Oh Beautiful for Spacious Seating
Today, I took the Shooter Eldest to see the Orioles play the Rangers in Baltimore, as part of a continuing pattern of trying to get her interested in baseball by taking her to different settings for it. The game was marked by a persistent drizzle and an even more persistent sucking by Rangers starting pitcher Vincente Padilla, who Phillies fans will remember for much the same behavior when he was wearing their laundry.
The Rangers are an odd team. You take what appears to be exceptional starting talent -- Ian Kinsler has been one of the best five hitters in the game at second base in the first half, Michael Young can handle the stick, Milton Bradley and Josh Hamilton have been exceptional, etc., etc.... but I'm not sure how good they are, really, because they play in a bandbox. The arms all seem to throw hard, but no one misses bats very much. Defensively, they all seem to move pretty well, but they do seem to make a lot of errors. Managerially, they come from a good Oakland pedigree (Ron Washington and Art Howe), but they do things like leave Padilla out to die in the first game of a three-game set, when you'd think that you'd really want to try harder to take the opener and set the tone for the weekend. Add it all up, and you've got a .500 team that just seems like it's on a treadmill, despite having a lot of nice pieces.
As for the Orioles, it tells you all that you need to know that with a 4:35 start on a Friday July 4, when no one could possibly be working, that the paid attendance was 21,363. With the win, the home team moved to three games above .500, and the visitors to one game above .500. It's hard to imagine either team really staying in the hunt for the playoffs, but something odd has been going on in the AL this year -- exceptional mediocrity.
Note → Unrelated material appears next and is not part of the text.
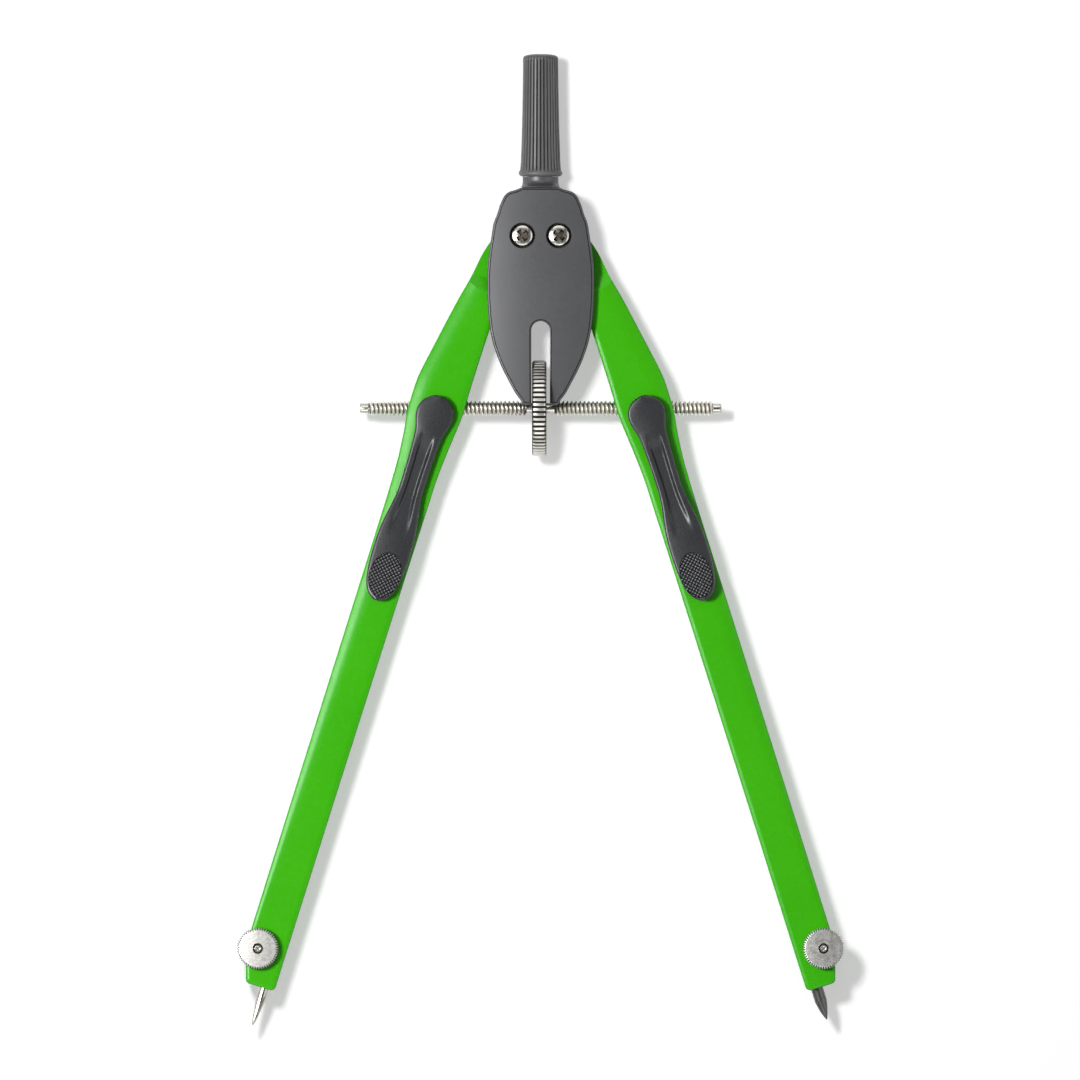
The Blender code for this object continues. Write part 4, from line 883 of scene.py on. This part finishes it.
def build_stem():
    """The oval shoulder that narrows to a round neck, its yoke and its core."""
    widths = [(share, width) for share, width, depth in SHOULDER]
    depths = [(share, depth) for share, width, depth in SHOULDER]
    rings = []
    for k in range(29):
        share = k / 28
        width, depth = sample(widths, share), sample(depths, share)
        y = SHOULDER_BOTTOM + (SHOULDER_TOP - SHOULDER_BOTTOM) * share
        rings.append([(width * a, y, depth * b) for a, b in circle(SHOULDER_RADIUS, 72)])
    stem = add("neck_shoulder", lofted(rings), HEAD_GREY)
    core = rod(CORE_RADIUS, (0, CORE_BOTTOM, 0), (0, CORE_TOP, 0), 48)
    cut(stem, [core, box(YOKE_LOW, YOKE_HIGH), box(FILLER_LOW, FILLER_HIGH)], "UNION")
    return settle(stem, HEAD_FRAME, 35)


def build_grip():
    """The fluted handle with its collar and its rounded cap."""
    around = circle(1, FLUTES * FLUTE_STEPS)
    grooves = [max(0.0, cos(TAU * i / FLUTE_STEPS)) ** 1.5 for i in range(len(around))]
    rings = []
    for share, width, depth in GRIP_ROWS:
        y = GRIP_BOTTOM + (GRIP_TOP - GRIP_BOTTOM) * share
        radii = [GRIP_RADIUS * width - FLUTE_DEPTH * depth * groove for groove in grooves]
        rings.append([(r * a, y, r * b) for r, (a, b) in zip(radii, around)])
    grip = add("fluted_grip", lofted(rings), HANDLE, angle=50)
    cut(grip, [rod(GRIP_BORE, (0, GRIP_BORE_BOTTOM, 0), (0, GRIP_BORE_TOP, 0), 48)])
    return settle(grip, HEAD_FRAME, 50)


# Spindle and wheel
def thread_radius(x, angle):
    """The radius at a distance x from the spindle's middle, where the ridge moves outwards with the angle."""
    phase = (x / THREAD_PITCH - angle / TAU) % 1.0
    share = min(max((abs(phase - 0.5) * 2 - THREAD_CREST) / THREAD_FLANK, 0), 1)
    fade = max(min((x - THREAD_START) / THREAD_FADE, (THREAD_END - x) / THREAD_FADE, 1.0), 0.0)
    full = THREAD_RADIUS - (THREAD_RADIUS - THREAD_ROOT) * share
    return min(full, NECK_RADIUS + (THREAD_RADIUS - NECK_RADIUS) * fade)


def build_spindle():
    """The rod with its two threaded halves, whose ridges both run right-handed, its neck and turned ends."""
    angles = [TAU * i / SPINDLE_SIDES for i in range(SPINDLE_SIDES)]

    def ring(x, radii):
        return [(x, SPINDLE_Y + r * cos(a), MID + r * sin(a)) for r, a in zip(radii, angles)]

    def plain(x, radius):
        return ring(x, [radius] * SPINDLE_SIDES)

    def half(sign):
        """One half of the rod, from the neck to the end."""
        run = THREAD_END - THREAD_START
        count = int(run / THREAD_PITCH * THREAD_STEPS)
        places = [THREAD_START + run * k / count for k in range(count + 1)]
        rings = [plain(sign * NECK_FLAT, NECK_RADIUS), plain(sign * NECK_HALF, NECK_RADIUS)]
        rings += [ring(sign * x, [thread_radius(x, sign * a) for a in angles]) for x in places]
        return rings + [plain(sign * x, radius) for x, radius in reversed(SPINDLE_END)]

    spindle = add("threaded_spindle", lofted(half(-1)[::-1] + half(1)), THREAD, angle=28)
    spindle.data.materials.append(NICKEL)
    for face in spindle.data.polygons:
        face.material_index = int(not NECK_HALF < abs(face.center.x) / MM < PLAIN_START)
    return spindle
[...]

Ten out of 14 teams are above .500, with only the Mariners, Jays, Indians and Royals seriously tanking. (By contrast, six out of 16 in the NL are over .500.)
The change is that the Lords of the AL East aren't crushing the world like they used to, and there hasn't been a breakout team in the Central. This also means that any team that's thinking hard about the wildcard -- or, potentially, making a trade (or not making a move) -- has more to consider. In past years, the wild-card was almost always the AL East runner-up, or maybe a very strong AL West team. Now, it could be anyone, from any direction... which means that a team like Oakland (five out of their division) could be a seller despite only being a couple of games out of the wild-card. With so many contenders, banking on it has become the crapshoot that it's always been in the NL.
A final note on Charm City... independent of my bad feelings about new stadiums, Camden Yards is still a perfect little jewel, and the fact that so many things that it does are now commonplace (i.e., a dedicated little kids area, wide councourses, a standing area in the outfield bleachers, varied concessions, etc.) doesn't make it any less of an accomplishment. The life of MLB fans may be more expensive than it used to be, but it is also definitively better from its stadia, and the Orioles made it happen.